The alternative as I soon discovered when I picked up a brush for myself was a white girl afro.  I found my sixth grade school pics the other day and when my husband saw it he exclaimed, "Woh!"  I swear he suppressed a shudder.  Let me just say this, a green body suit mixed with a horrible vest and hair pulled up to the middle and slicked down with hair spray while the rest of my hair floated frizzily around my shoulders like a lion's mane does not exactly attract Dylan Daines' big brown eyes.  Ah Dylan, how I pined for your colorful Girbaud clad self to look my way.  I guess if my awkward hair and shy personality didn't turn him off, me accidentally farting during reading time probably did.  But that's another story for another day. 


I will come back to my fibbing older sister in a second.  Let me detour from my regrets over my sixth grade sense of style to avert your attention to the five guys pictured above.  NKOTB.  If you don't know what that means then you weren't a teenage girl in the early nineties.  These guys were the original boy band.  Trail blazers years ahead of their time.  They are New Kids On The Block.  My personal favorite: Jordan pictured center in the red and black jacket.  What a hottie.  Look at that hair.  Oh my.

Although my sister would probably deny it, she liked these guys first.  I didn't even know of their existence before she liked them.  Something went terribly awry though.  My sister got into a phase where she was too cool to like these dorks.  Too mature.  Also, she discovered grunge.  These guys?  They are the polar opposites of Kurt Cobain.  Obviously as I dreamed of meeting Jordan and making him fall in love with my sixth grade self my sister mocked me.  Still I stayed devoted and kept the faith.

My sister went on vacation with her best friend's family to southern California around this time.  When she got back I listened with rapt attention as she divulged the following story.  Her best friend and her had been walking along Venice Beach.  A couple of boys approached them.  One of them looked familiar.  Famously familiar.  His name?  Joey McIntyre.  The youngest, dare I say baby faced member of NKOTB.  He's the one on the far right that looks like he's wearing a tad too much blush.  So Joey and his friend asked my sister and her friend out, but guess what?  They said no.  Turned them down flat.  Because as my sister implied, they were too cool for those dorks.  I couldn't believe it.  My beautiful sister had been asked out by a member of New Kids.  That's what the hard core fans call them, just New Kids.  Well of course she had.  I didn't doubt for one second she was telling the truth.  After all I had grown up idolizing her.  If she would have told me that Tom Cruise asked her out I would have found that story credible too.

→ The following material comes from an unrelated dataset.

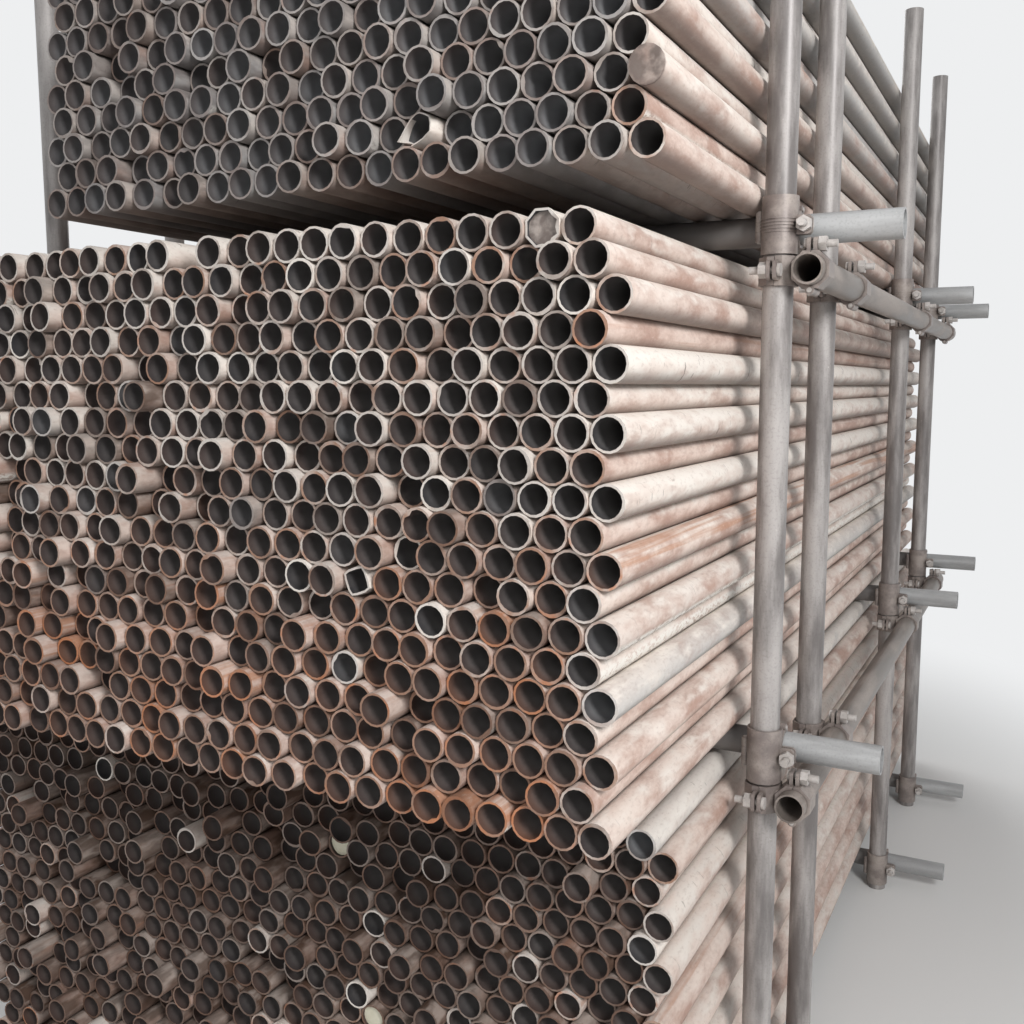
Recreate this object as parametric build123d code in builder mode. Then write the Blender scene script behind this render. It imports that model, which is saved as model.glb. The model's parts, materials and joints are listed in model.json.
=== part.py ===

Time passed.  Lots of time and years later I brought up her brush with nineties fame.  The result?  She laughed.  Laughed as if she couldn't believe I had believed for all those years her conjured story of teen romance and rejection on Venice Beach.  And that's the longest I've believed a made up story.  I think.

2 comments:

Melissa said...

I liked new kids in second grade... And I remember your braids they made excellent reins! :) love your guts!

Jill said...

i love your blog post everyday. i laughed mulitiple times.
i remember your 6th grade picture just a you discribed. who didn't want dylan. those jeans were just too cute with the bowl hair cut. joey looks like a girl. i'm sure he's gay now. was becca the friend?